Remember when the Chris Paul v. Rajon Rondo “feud” was the news of the day for about 36 hours?
Sigh. Now we’ve got another dust-up, this one involving Stephen Jackson and Paul Pierce. I forgot to note this in my recap of last night’s blowout, but Jackson is claiming that Pierce said something to him during the 3rd quarter after Stack Jack drew a shooting foul on Ray Allen. Via the Globe:
“It turned disrespectful when certain things were said. You can be emotional, talk to your teammates and do all that, but when it’s getting personal, and you’re directing certain things at people as far as their manhood, that’s when a problem comes up. And I guarantee you, if I wasn’t in this gym that wouldn’t have said that to me.”
I have no clue what that last line means. Does it mean that if they weren’t in a gym—in public, on national TV—Pierce wouldn’t have had the guts to say whatever he said to Jackson, because Jackson is just too damn dangerous?
I love this little addendum from the Globe’s story.
Mid-answer, however, a Bobcats media relations member cut Jackson off, asking that all questions pertain to the game, even though the on-court conduct was what Jackson was addressing.
Poor Bobcats PR guy/girl.
Pierce is claiming he said nothing offensive.
Anyone in front of a TV and have a recording of the game? I’m currently not, so I can’t slow down the tape to see if the cameras caught Pierce’s alleged trash talk, and if some slow-mo lip-reading might help us play detective. I don’t remember the replays being of any help, though.
I do know that when players start talking about challenges to their “manhood,” that I can make some educated guesses about what word/s Jackson believes he heard from Pierce.

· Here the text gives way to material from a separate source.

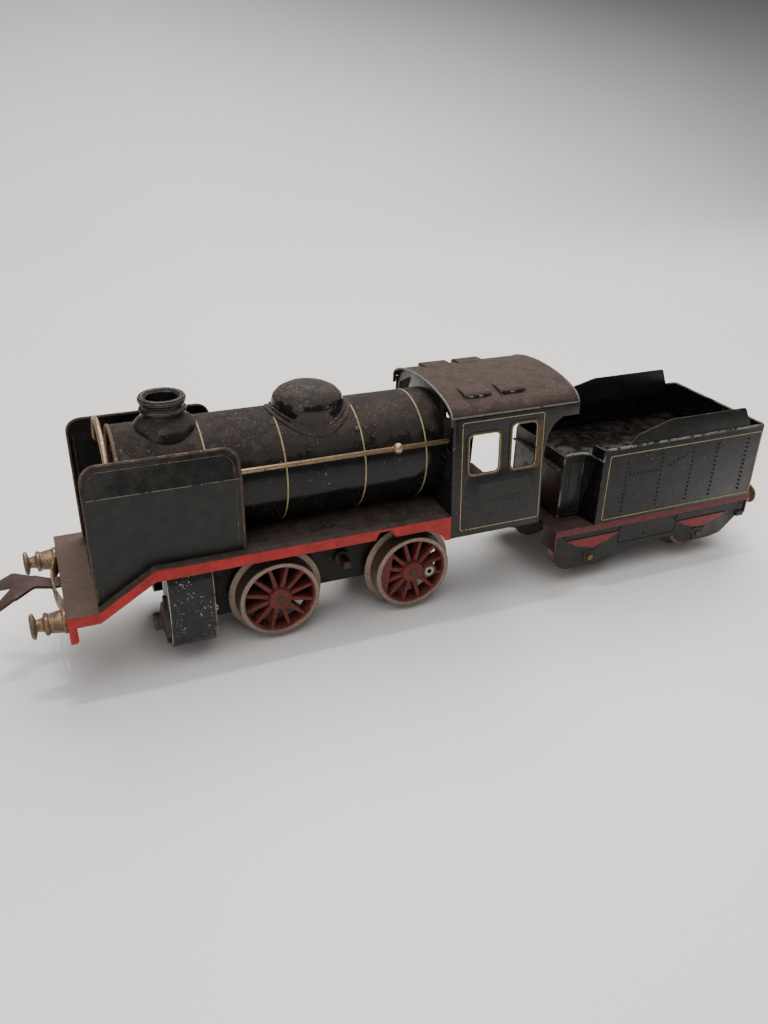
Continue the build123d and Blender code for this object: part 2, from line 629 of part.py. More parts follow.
def driving_wheel(x, crank):
    """A spoked driver; with a crank angle it also gets its boss and balance weight."""
    z = DRIVER_AXLE_Z
    rim = turned("Y", [(12.7, 14.6), (17.2, BACK_TO_BACK), (17.5, 14.4), (17.4, 15.0),
                       (15.3, 15.4), (DRIVER_TREAD, WHEEL_FACE - 0.3), (14.7, WHEEL_FACE),
                       (13.3, WHEEL_FACE), (13.1, 20.9), (12.7, 20.7)], x, z)
    hub = turned("Y", [(AXLE_R, BACK_TO_BACK), (4.6, BACK_TO_BACK), (4.6, 17.0), (4.4, 21.1),
                       (3.9, 21.7), (1.9, 22.0), (AXLE_R, 22.0)], x, z)
    wheel = rim + hub
    for spoke in range(SPOKES):
        bar = prism([(4.0, -0.85), (13.0, -0.55), (13.0, 0.55), (4.0, 0.85)], 15.6, 20.3, "Y")
        bar = bar.rotate(Axis((0, 0, 0), (0, 1, 0)), 360 / SPOKES * (spoke + 0.5))
        wheel += Pos(x, 0, z) * bar
    if crank is None:
        return wheel
    angle = math.radians(crank)
    pin_x, pin_z = x + CRANK_THROW * math.cos(angle), z + CRANK_THROW * math.sin(angle)
    wheel += rod("Y", 15.6, 21.1, pin_x, pin_z, 3.0)
    weight = turned("Y", [(0.0, 16.0), (13.0, 16.0), (13.0, 20.7), (0.0, 20.7)], 0, 0)
    weight &= box(-14, -9.3, 15, 22, -14, 14)
    wheel += Pos(x, 0, z) * weight.rotate(Axis((0, 0, 0), (0, 1, 0)), -crank)
    wheel -= rod("Y", BACK_TO_BACK, 23, pin_x, pin_z, EYELET_R)
    return wheel - rod("Y", 13, 23, x, z, AXLE_R)


def crank_eyelet(crank):
    angle = math.radians(crank)
    x, z = CRANK_THROW * math.cos(angle), DRIVER_AXLE_Z + CRANK_THROW * math.sin(angle)
    return turned("Y", [(EYELET_BORE, 14.6), (EYELET_R, 14.6), (EYELET_R, 21.1), (2.1, 21.1),
                        (2.0, 21.6), (EYELET_BORE, 21.6)], x, z)


def wheel_axle(x, z, half, radius):
    return rod("Y", -half, half, x, z, radius)


def tender_wheel(x):
    """A pressed disc wheel with a dished web and a hub."""
    z = TENDER_AXLE_Z
    tread, flange = TENDER_TREAD, TENDER_TREAD + FLANGE_DEPTH
    wheel = turned("Y", [(TENDER_AXLE_R, BACK_TO_BACK + 0.6), (7.4, BACK_TO_BACK + 0.6),
                         (flange - 0.3, BACK_TO_BACK), (flange, 14.4), (flange - 0.1, 15.0),
                         (tread + 0.3, 15.4), (tread, WHEEL_FACE - 0.3), (tread - 0.3, WHEEL_FACE),
                         (7.8, WHEEL_FACE), (7.5, 19.4), (3.2, 18.6), (2.9, 20.6),
                         (TENDER_AXLE_R, 20.8)], x, z)
    return wheel


# ---- drawbar and tender --------------------------------------------------------------------


def drawbar():
    """A flat tongue, wide at the tender and narrow at the locomotive, with turned-up edges."""
    top = DRAWBAR_Z + 1.0
    plan = [(LOCO_PIN_X - 6, -6.5), (LOCO_PIN_X - 6, 6.5), (50, 15.5), (66, 15.5), (66, -15.5), (50, -15.5)]
    plate = soft_prism(plan, [3, 3, 2, 1, 1, 2], DRAWBAR_Z, top, "Z")
    for x in (LOCO_PIN_X, TENDER_PIN_X):
        plate -= rod("Z", 20, 28, x, 0, PIN_R + FIT)
    lip = prism([(36, 8.0), (50, 14.9), (50, 15.5), (36, 8.7)], top, top + 0.8, "Z")
    return plate + lip + other_side(lip)


def drawbar_pin(x, top):
    """A shouldered rivet: hung from the sheet above, with a flat head under the drawbar."""
    pin = rod("Z", DRAWBAR_Z - 1.3, top, x, 0, PIN_R)
    head = rod("Z", DRAWBAR_Z - 1.3, DRAWBAR_Z - 0.4, x, 0, 2.8)
    washer = rod("Z", top, top + 0.7, x, 0, 2.8)
    return pin + head + washer


def tender_frame():
    """The flat tender floor with folded edges, a front and a rear beam."""
    sheet = box(TENDER_FRONT, TENDER_REAR, -TENDER_HALF, TENDER_HALF, TENDER_TOP - SHEET, TENDER_TOP)
    for side in (-1, 1):
        edge = sorted((side * TENDER_HALF, side * (TENDER_HALF - SHEET)))
        sheet += box(TENDER_FRONT, TENDER_REAR, edge[0], edge[1], TENDER_TOP - 2.8, TENDER_TOP)
    rear = box(TENDER_REAR - SHEET, TENDER_REAR, -TENDER_HALF, TENDER_HALF, 17.5, TENDER_TOP)
    rear -= box(TENDER_REAR - 2, TENDER_REAR + 2, -7.5, 7.5, 20.6, 24.6)
    front = box(TENDER_FRONT, TENDER_FRONT + SHEET, 18.5, TENDER_HALF, 17.0, TENDER_TOP)
    sheet += rear + front + other_side(front)
    sheet -= rod("Z", 20, 30, TENDER_PIN_X, 0, PIN_R)
    sheet -= rod("Z", 20, 30, REAR_HOOK_PIVOT, 0, PIN_R)
    for side in (-1, 1):
        sheet -= rod("X", TENDER_REAR - 2, TENDER_REAR + 2, side * BUFFER_Y, REAR_BUFFER_Z, 1.5)
    return sheet


def tender_side_frame():
    """One side frame: guards over both wheels, axle journals and two embossed leaf springs."""
    outer = TENDER_HALF - SHEET
    outline = [(TENDER_FRONT + SHEET, 25.9), (156.9, 25.9), (156.9, 20.0), (146, 9.6), (140, 8.4), (124, 8.4),
               (119, 13.0), (92, 13.0), (88.5, 9.0), (84, 7.6), (66, 7.6), (61.5, 10.0), (59.6, 16.0)]
    radii = [0.3, 0.3, 2.0, 3.0, 2.0, 3.0, 3.0, 3.0, 2.5, 2.5, 3.0, 3.0, 2.0]
    plate = soft_prism(outline, radii, outer - SHEET, outer, "Y")
    for name, x in TENDER_AXLES.items():
        spring = prism([(x - 12.5, 21.0), (x + 13.5, 21.0), (x + 8.5, 18.2), (x + 1.5, 16.2),
                        (x - 1.0, 16.2), (x - 8.0, 18.2)], outer, outer + 0.5, "Y")
        spring = spring if name == "front" else Pos(0, 0, -1.2) * spring
        box_plate = soft_prism([(x - 3.2, 8.9), (x + 3.2, 8.9), (x + 3.2, 14.6), (x - 3.2, 14.6)],
                               [0.6] * 4, outer, outer + 0.5, "Y")
        plate += spring + box_plate
        plate -= rod("Y", outer - 2, outer + 2, x, TENDER_AXLE_Z, TENDER_AXLE_R + FIT)
    step = soft_prism([(152.2, 16.6), (156.2, 16.6), (156.2, 18.9), (152.2, 18.9)], [0.4] * 4,
                      outer, outer + 1.2, "Y")
    return plate + step


def tender_plan(inset):
    half, nose = TENDER_HALF - inset, TENDER_NOSE_HALF - inset
    knee = inset * 0.9
    right = [(TENDER_NOSE_X, nose), (75.0 + knee, nose), (77.0 + knee, half), (157.0 - inset, half)]
    return right + [(x, -y) for x, y in right[::-1]]


def tender_body():
    """The bunker walls: set in at the nose, full width behind, open on top."""
    walls = prism(tender_plan(0), TENDER_TOP, TENDER_WALL_TOP, "Z")
    walls -= prism([(x - 2 if x < 67 else x, y) for x, y in tender_plan(SHEET)], 20, 70, "Z")
    walls -= box(60, 76.2, -30, 30, TENDER_NOSE_TOP, 70)
    return walls


def bunker_floor():
    return prism(tender_plan(SHEET + 0.05), 44.0, 44.0 + SHEET, "Z")


def tender_front_plate():
    """The plate across the nose, with the ledge of the coal door."""
    back = TENDER_NOSE_X - SHEET
    plate = box(back, TENDER_NOSE_X, -TENDER_NOSE_HALF, TENDER_NOSE_HALF, TENDER_TOP, 54.0)
    return plate + box(63.4, back, -17.4, 17.4, 47.8, 48.5)


def coping_board():
    """One raised coal board inside the bunker wall, leaning in a little."""
    section = [(27.35, 54.5), (27.35, 59.0), (26.4, 67.3), (25.8, 67.3), (26.75, 59.0), (26.75, 54.5)]
    outline = [(88.6, 54.5), (88.6, 58.9), (92.8, 63.0), (108.5, 67.2), (146.2, 67.2), (150.6, 58.2),
               (150.6, 54.5)]
    face = soft_prism(outline, [0.5, 1.0, 2.0, 4.0, 1.5, 1.0, 0.5], 24, 29, "Y")
    return prism(section, 80, 156, "X") & face


# ---- every node ----------------------------------------------------------------------------


def all_nodes():
    nodes = {
        "running_board": running_board(),
        "buffer_beam": buffer_beam(),
        "coupler_guide": coupler_guide(),
        "front_coupler_hook": coupling_hook(FRONT_HOOK_PIVOT, DECK_FRONT, -146.0, 28.2),
        "front_hook_pin": hook_pin(FRONT_HOOK_PIVOT, 26.8, DECK_Z - SHEET),
        "boiler_barrel": boiler_barrel(),
        "smokebox_door": smokebox_door(),
        "chimney": chimney(),
        "steam_dome": steam_dome(),
        "handrail_wire": handrail_wire(),
        "handrail_knobs": handrail_knobs(),
        "cab_body": cab_body(),
        "cab_window_frames": cab_window_frames(),
        "cab_roof": cab_roof(),
        "cab_floor": cab_floor(),
        "brake_rod": cab_lever(1),
        "reversing_rod": cab_lever(-1),
        "board_screws": board_screws(),
        "motor_pillars": motor_pillars(),
        "motor_screws": motor_screws(),
        "mainspring": mainspring(),
        "winding_arbor": winding_arbor(),
        "great_wheel": great_wheel(),
        "ratchet_click": ratchet_click(),
        "intermediate_gear": intermediate_gear(),
        "governor_spindle": governor_spindle(),
        "axle_gear": axle_gear(),
        "front_axle": wheel_axle(FRONT_AXLE_X, DRIVER_AXLE_Z, 22.2, AXLE_R),
        "rear_axle": wheel_axle(0, DRIVER_AXLE_Z, 22.2, AXLE_R),
        "crank_eyelets": [other_side(crank_eyelet(CRANK_ANGLE)), crank_eyelet(CRANK_ANGLE + 90)],
        "drawbar": drawbar(),
        "loco_drawbar_pin": drawbar_pin(LOCO_PIN_X, CAB_FLOOR_Z + SHEET),
        "tender_drawbar_pin": drawbar_pin(TENDER_PIN_X, TENDER_TOP),
        "tender_frame": tender_frame(),
        "tender_body": tender_body(),
        "bunker_floor": bunker_floor(),
        "tender_front_plate": tender_front_plate(),
        "rear_coupler_hook": coupling_hook(REAR_HOOK_PIVOT, TENDER_REAR, 172.0, 22.2),
        "rear_hook_pin": hook_pin(REAR_HOOK_PIVOT, 20.8, TENDER_TOP),
    }
    pairs = {
        "smoke_deflector": smoke_deflector(),
        "cylinder": cylinder(),
        "motor_plate": motor_plate(),
        "front_driver": driving_wheel(FRONT_AXLE_X, None),
        "tender_side_frame": tender_side_frame(),
    }
    groups = {
        "cylinder_covers": cylinder_cover(),
        "coping_boards": coping_board(),
        "front_buffers": buffer(-136.0, DECK_FRONT, 1, FRONT_BUFFER_Z),
        "tender_buffers": buffer(165.5, TENDER_REAR, 1, REAR_BUFFER_Z),
    }
    for name, x in TENDER_AXLES.items():
        groups[f"tender_{name}_wheels"] = tender_wheel(x)
        nodes[f"tender_{name}_axle"] = wheel_axle(x, TENDER_AXLE_Z, 28.5, TENDER_AXLE_R)
    for name, right in pairs.items():
        nodes[f"{name}_right"] = right
        nodes[f"{name}_left"] = other_side(right)
    for name, right in groups.items():
        nodes[name] = [right, other_side(right)]
    nodes["rear_driver_left"] = other_side(driving_wheel(0, CRANK_ANGLE))
    nodes["rear_driver_right"] = driving_wheel(0, CRANK_ANGLE + 90)
    return nodes


def save(nodes):
    os.makedirs("parts", exist_ok=True)
    for name, shape in nodes.items():
        solids = shape if isinstance(shape, list) else [shape]
        moved = [solid.moved(Location((REAR_AXLE_X, 0, 0))) for piece in solids for solid in piece.solids()]
        export_step(moved[0] if len(moved) == 1 else Compound(children=moved), f"parts/{name}.step")


save(all_nodes())
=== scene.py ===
import bmesh
import bpy
import json
import math
from mathutils import Matrix, Vector


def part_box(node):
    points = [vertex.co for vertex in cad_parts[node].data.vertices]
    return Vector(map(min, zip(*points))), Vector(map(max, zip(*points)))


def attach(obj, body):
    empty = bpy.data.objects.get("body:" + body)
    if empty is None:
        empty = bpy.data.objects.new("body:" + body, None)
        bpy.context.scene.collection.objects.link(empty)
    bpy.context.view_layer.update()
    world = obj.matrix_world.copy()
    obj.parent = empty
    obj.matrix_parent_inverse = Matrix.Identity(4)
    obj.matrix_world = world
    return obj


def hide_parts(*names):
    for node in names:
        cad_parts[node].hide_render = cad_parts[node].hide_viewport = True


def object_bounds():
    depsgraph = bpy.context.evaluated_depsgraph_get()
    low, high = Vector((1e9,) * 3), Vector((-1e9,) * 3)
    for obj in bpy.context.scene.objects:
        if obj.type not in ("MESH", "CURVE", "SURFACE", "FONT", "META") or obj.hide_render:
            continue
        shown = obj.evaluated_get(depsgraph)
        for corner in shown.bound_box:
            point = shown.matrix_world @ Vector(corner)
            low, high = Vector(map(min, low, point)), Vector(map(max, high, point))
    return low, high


# A tinplate clockwork locomotive and tender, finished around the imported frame. Lengths in metres.
MM = 0.001
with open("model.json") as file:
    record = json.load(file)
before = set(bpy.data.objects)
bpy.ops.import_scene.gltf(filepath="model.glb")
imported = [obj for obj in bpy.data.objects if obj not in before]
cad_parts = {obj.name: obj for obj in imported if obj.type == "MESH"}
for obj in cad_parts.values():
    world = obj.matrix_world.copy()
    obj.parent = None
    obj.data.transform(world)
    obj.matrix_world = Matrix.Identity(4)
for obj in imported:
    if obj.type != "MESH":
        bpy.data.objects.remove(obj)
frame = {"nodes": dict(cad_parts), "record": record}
cad_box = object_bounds()
RECORD = frame["record"]
BODY_OF = {node: body for body, nodes in RECORD["behaviour"]["bodies"].items() for node in nodes}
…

This will all blow over quickly, and we can all move on to Friday’s game. But for today, expect some commentary like this post from Kurt Helin, the outstanding blogger at Pro Basketball Talk (NBC’s new blog) and founder of the Lakers blog (boo!) Forum Blue & Gold:
This is far from the first time, complaints about the Celtics talking go way back, beyond the Knicks last year to Kevin Garnett barking like a dog and slapping the floor in the past. On one level, the Celtics were pulling a little vintage John McEnroe — yelling to fire themselves up more than anything. On another level, the Celtics style has been about intimidating teams, not just beating them, and talking is part of that.
The problem is teams are not that intimidated anymore. They push back.